Will you give the material below again, every line exactly as it is?
>> start Data excerpt
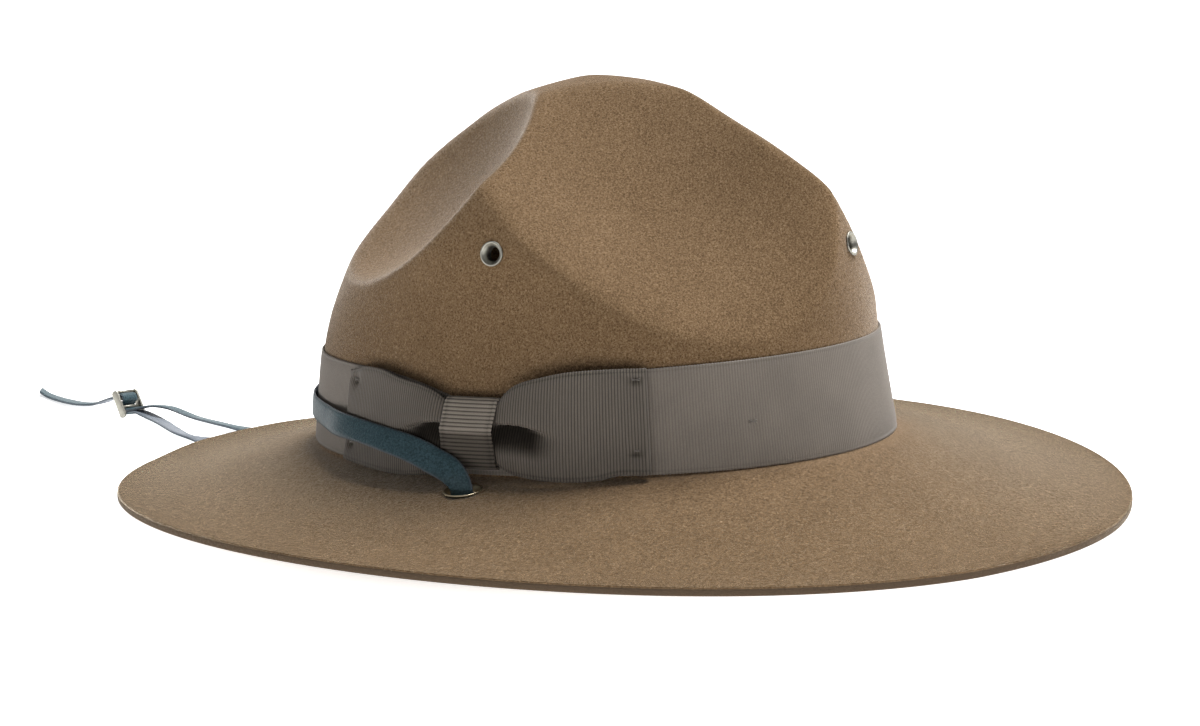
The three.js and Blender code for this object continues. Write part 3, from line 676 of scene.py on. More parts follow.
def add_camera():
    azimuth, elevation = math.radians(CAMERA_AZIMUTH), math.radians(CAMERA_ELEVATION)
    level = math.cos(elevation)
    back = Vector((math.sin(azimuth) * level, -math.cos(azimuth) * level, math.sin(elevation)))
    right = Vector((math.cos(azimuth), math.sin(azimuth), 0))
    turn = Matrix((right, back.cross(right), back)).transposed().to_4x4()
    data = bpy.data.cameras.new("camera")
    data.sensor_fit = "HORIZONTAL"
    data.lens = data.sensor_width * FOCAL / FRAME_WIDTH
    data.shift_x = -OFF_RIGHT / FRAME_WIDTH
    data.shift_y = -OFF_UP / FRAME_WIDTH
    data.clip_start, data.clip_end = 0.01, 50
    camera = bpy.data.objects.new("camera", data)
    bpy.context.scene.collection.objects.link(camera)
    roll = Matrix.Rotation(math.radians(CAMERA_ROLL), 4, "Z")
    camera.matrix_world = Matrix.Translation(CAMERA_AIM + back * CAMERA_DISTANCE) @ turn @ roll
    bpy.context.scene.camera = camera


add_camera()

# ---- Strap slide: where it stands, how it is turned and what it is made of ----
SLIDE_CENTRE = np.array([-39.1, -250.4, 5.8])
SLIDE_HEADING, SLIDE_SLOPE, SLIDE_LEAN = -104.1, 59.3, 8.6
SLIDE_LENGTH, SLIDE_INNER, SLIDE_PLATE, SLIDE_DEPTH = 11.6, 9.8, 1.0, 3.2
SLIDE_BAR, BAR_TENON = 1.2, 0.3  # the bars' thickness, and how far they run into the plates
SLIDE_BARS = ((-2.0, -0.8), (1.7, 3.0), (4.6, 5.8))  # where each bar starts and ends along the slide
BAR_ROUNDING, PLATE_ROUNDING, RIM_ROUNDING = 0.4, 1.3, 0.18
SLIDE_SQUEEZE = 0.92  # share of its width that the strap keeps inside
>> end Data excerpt
» **Exercise response**
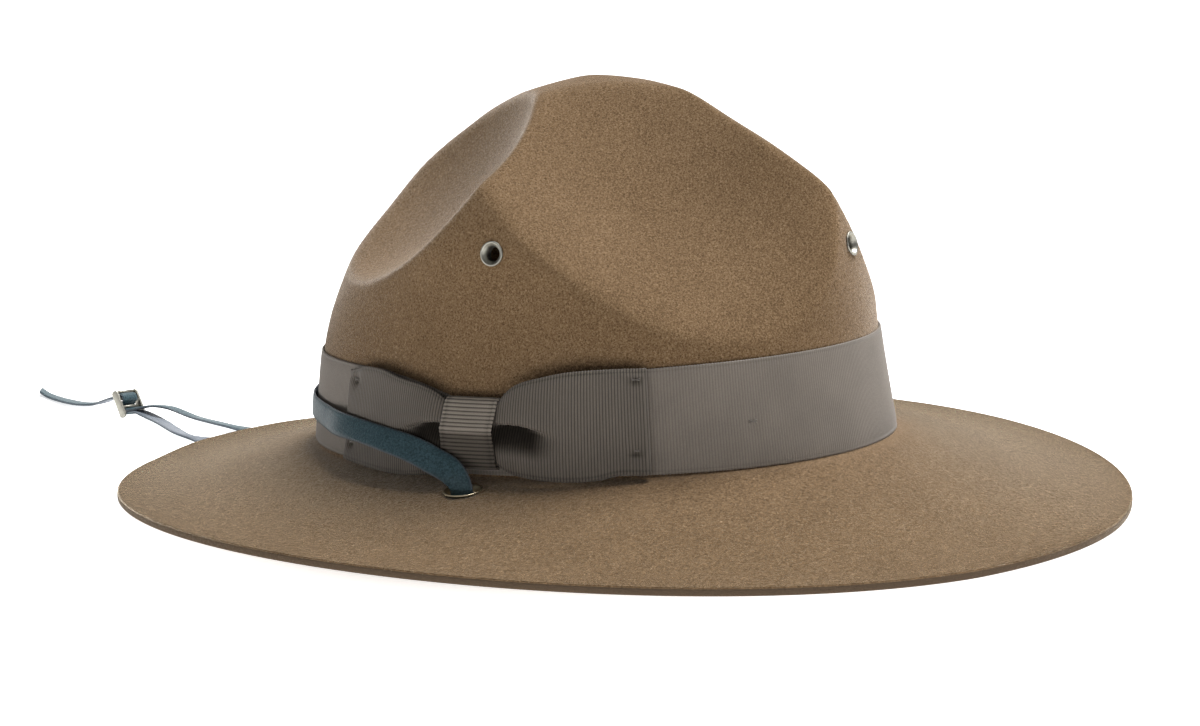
The three.js and Blender code for this object continues. Write part 3, from line 676 of scene.py on. More parts follow.
def add_camera():
    azimuth, elevation = math.radians(CAMERA_AZIMUTH), math.radians(CAMERA_ELEVATION)
    level = math.cos(elevation)
    back = Vector((math.sin(azimuth) * level, -math.cos(azimuth) * level, math.sin(elevation)))
    right = Vector((math.cos(azimuth), math.sin(azimuth), 0))
    turn = Matrix((right, back.cross(right), back)).transposed().to_4x4()
    data = bpy.data.cameras.new("camera")
    data.sensor_fit = "HORIZONTAL"
    data.lens = data.sensor_width * FOCAL / FRAME_WIDTH
    data.shift_x = -OFF_RIGHT / FRAME_WIDTH
    data.shift_y = -OFF_UP / FRAME_WIDTH
    data.clip_start, data.clip_end = 0.01, 50
    camera = bpy.data.objects.new("camera", data)
    bpy.context.scene.collection.objects.link(camera)
    roll = Matrix.Rotation(math.radians(CAMERA_ROLL), 4, "Z")
    camera.matrix_world = Matrix.Translation(CAMERA_AIM + back * CAMERA_DISTANCE) @ turn @ roll
    bpy.context.scene.camera = camera


add_camera()

# ---- Strap slide: where it stands, how it is turned and what it is made of ----
SLIDE_CENTRE = np.array([-39.1, -250.4, 5.8])
SLIDE_HEADING, SLIDE_SLOPE, SLIDE_LEAN = -104.1, 59.3, 8.6
SLIDE_LENGTH, SLIDE_INNER, SLIDE_PLATE, SLIDE_DEPTH = 11.6, 9.8, 1.0, 3.2
SLIDE_BAR, BAR_TENON = 1.2, 0.3  # the bars' thickness, and how far they run into the plates
SLIDE_BARS = ((-2.0, -0.8), (1.7, 3.0), (4.6, 5.8))  # where each bar starts and ends along the slide
BAR_ROUNDING, PLATE_ROUNDING, RIM_ROUNDING = 0.4, 1.3, 0.18
SLIDE_SQUEEZE = 0.92  # share of its width that the strap keeps inside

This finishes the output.